There is no dispute that the cargo was shipped "H to H container STC 3 complete units food processing machinery," meaning that the shipper itself loaded the cargo into the van, which was sealed before its delivery to the carrying vessel.

There was no evidence presented by Assurance as to the actual condition of the cargo when it was loaded into the container van by Julian Engineering Co., the shipper. Assurance issued the insurance policy without prior inspection of the cargo on the assumption that the cargo loaded into the container van was complete and in good order. The insurance policy was issued when the cargo was inside the sealed container van. Assurance was aware that the carrying vessel had not accepted the cargo as complete and in good order as shown by its qualified receipt as appearing in the bill of lading (Exh. 1, Sea-Land).

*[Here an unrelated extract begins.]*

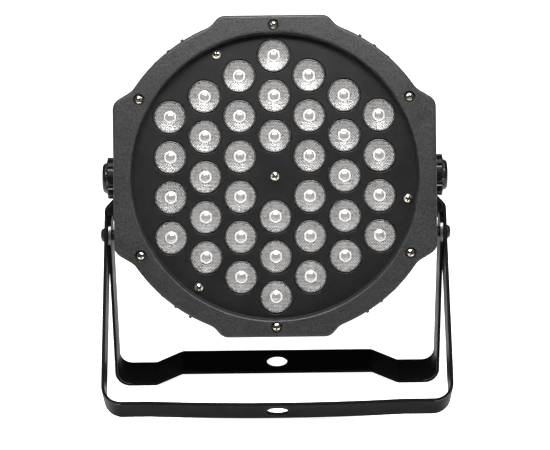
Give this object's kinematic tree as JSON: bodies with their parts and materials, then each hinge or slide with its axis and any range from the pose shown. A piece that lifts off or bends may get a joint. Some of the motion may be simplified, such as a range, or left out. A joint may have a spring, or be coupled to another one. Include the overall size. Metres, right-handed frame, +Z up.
{
  "type": "par can light",
  "caption": "Flat round LED par light with recessed clear lenses in a screwed bezel, side clamp knobs and a folding double floor bracket.",
  "frame": {"origin": "bottom centre of the box of the light standing on its two opened brackets", "axes": "+Z up, the lenses look towards -Y and 10.46 degrees upward, +X is the right-hand side seen from the front"},
  "size_m": [0.219, 0.1674, 0.2404],
  "materials": {
    "black_abs": "fine moulded texture",
    "matt_plate": "matt",
    "lens_plastic": "faceted clear",
    "holder_plastic": "matt",
    "board_white": "solder mask",
    "emitter": "clear dome",
    "aluminium": "machined",
    "board_green": "solder mask",
    "components": "mixed",
    "display_glass": "smoked",
    "display_body": "matt",
    "button_rubber": "satin",
    "socket_black": "satin",
    "contact_metal": "plated",
    "bracket_paint": "satin powder coat",
    "knob_plastic": "satin",
    "plated_steel": "nickel plated",
    "black_steel": "blackened",
    "brass_insert": "turned",
    "washer_rubber": "matt",
    "fan_plastic": "moulded"
  },
  "bodies": {
    "floor_bracket": {"main_bracket": "bracket_paint", "pivot_rivet_left": "black_steel", "pivot_rivet_right": "black_steel"},
    "rear_stand": {"rear_bracket": "bracket_paint"},
    "left_knob": {"knob_left": "knob_plastic", "knob_stud_left": "plated_steel", "knob_washer_left": "plated_steel"},
    "right_knob": {"knob_right": "knob_plastic", "knob_stud_right": "plated_steel", "knob_washer_right": "plated_steel"},
    "fan_wheel": {"fan_rotor": "fan_plastic"},
    "release_tab": {"dmx_release_tab": "socket_black"},
    "menu_key": {"button_menu": "button_rubber"},
    "up_key": {"button_up": "button_rubber"},
    "down_key": {"button_down": "button_rubber"},
    "enter_key": {"button_enter": "button_rubber"},
    "lamp_head": {"bezel_screws": "plated_steel", "control_board": "board_green", "display_module": "display_body", "display_window": "display_glass", "dmx_in_pins": "contact_metal", "dmx_in_socket": "socket_black", "dmx_out_socket": "socket_black", "eye_screws": "plated_steel", "fan_frame": "fan_plastic", "fan_guard": "black_steel", "fan_screws": "plated_steel", "friction_washer_left": "washer_rubber", "friction_washer_right": "washer_rubber", "front_bezel": "black_abs", "fuse_cap": "socket_black", "fuse_holder": "socket_black", "heat_sink": "aluminium", "heat_sink_screws": "plated_steel", "inlet_blades": "contact_metal", "inlet_screws": "plated_steel", "led_board": "board_white", "led_emitters": "emitter", "lens_column_1": "lens_plastic", "lens_column_2": "lens_plastic", "lens_column_3": "lens_plastic", "lens_column_4": "lens_plastic", "lens_column_5": "lens_plastic", "lens_column_6": "lens_plastic", "lens_column_7": "lens_plastic", "lens_holders": "holder_plastic", "lens_plate": "matt_plate", "plate_screws": "plated_steel", "plate_standoffs": "plated_steel", "power_inlet": "socket_black", "rear_housing": "black_abs", "safety_eye": "bracket_paint", "socket_screws": "plated_steel", "supply_board": "board_green", "supply_parts": "components", "supply_posts": "plated_steel", "supply_screws": "plated_steel", "tact_switches": "components", "threaded_insert_left": "brass_insert", "threaded_insert_right": "brass_insert"}
  },
  "joints": [
    {"name": "head_tilt", "type": "hinge", "parent": "floor_bracket", "child": "lamp_head", "pos_m": [0, 0.01494, 0.13616], "axis": [1, 0, 0], "range_deg": [-100, 100]},
    {"name": "rear_stand_swing", "type": "hinge", "parent": "floor_bracket", "child": "rear_stand", "pos_m": [0, -0.00708, 0.10397], "axis": [1, 0, 0], "range_deg": [-51.8, 16]},
    {"name": "knob_left_turn", "type": "hinge", "parent": "floor_bracket", "child": "left_knob", "pos_m": [0, 0.01494, 0.13616], "axis": [-1, 0, 0], "range_deg": [-15, 360]},
    {"name": "knob_right_turn", "type": "hinge", "parent": "floor_bracket", "child": "right_knob", "pos_m": [0, 0.01494, 0.13616], "axis": [1, 0, 0], "range_deg": [-15, 360]},
    {"name": "fan_spin", "type": "hinge", "parent": "lamp_head", "child": "fan_wheel", "pos_m": [0, 0.04247, 0.13108], "axis": [0, -0.9834, 0.1815], "continuous": true},
    {"name": "dmx_release_press", "type": "slide", "parent": "lamp_head", "child": "release_tab", "axis": [0, -0.9834, 0.1815], "range_m": [0, 0.0015], "stiffness_N_per_m": 800, "springref_m": -0.0006},
    {"name": "button_menu_press", "type": "slide", "parent": "lamp_head", "child": "menu_key", "axis": [0, -0.9834, 0.1815], "range_m": [0, 0.0006], "stiffness_N_per_m": 1500, "springref_m": -0.0004},
    {"name": "button_up_press", "type": "slide", "parent": "lamp_head", "child": "up_key", "axis": [0, -0.9834, 0.1815], "range_m": [0, 0.0006], "stiffness_N_per_m": 1500, "springref_m": -0.0004},
    {"name": "button_down_press", "type": "slide", "parent": "lamp_head", "child": "down_key", "axis": [0, -0.9834, 0.1815], "range_m": [0, 0.0006], "stiffness_N_per_m": 1500, "springref_m": -0.0004},
    {"name": "button_enter_press", "type": "slide", "parent": "lamp_head", "child": "enter_key", "axis": [0, -0.9834, 0.1815], "range_m": [0, 0.0006], "stiffness_N_per_m": 1500, "springref_m": -0.0004}
  ]
}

Under the provisions of Section 15 of the Bill of Lading, the carriers can "send the goods to store, warehouse, put them on lighters or other craft, put them in possession of the authorities, dump, permit to lie where landed or otherwise dispose of them, always at the risk and expenses of the goods . . ." after the constructive delivery of the goods. The carriers can "devan" the goods from the container without the prior consent of the consignee or the Bureau of Customs (Decision, p. 17; Rollo, p. 56).

WHEREFORE, the petition for certiorari is GRANTED and the decision of the Court of Appeals appealed from is REVERSED. The complaint in Civil Case No. 98127 of the Court of First Instance of Manila is DISMISSED, with costs against plaintiff therein.

SO ORDERED.

Cruz, Griño-Aquino and Bellosillo, JJ., concur.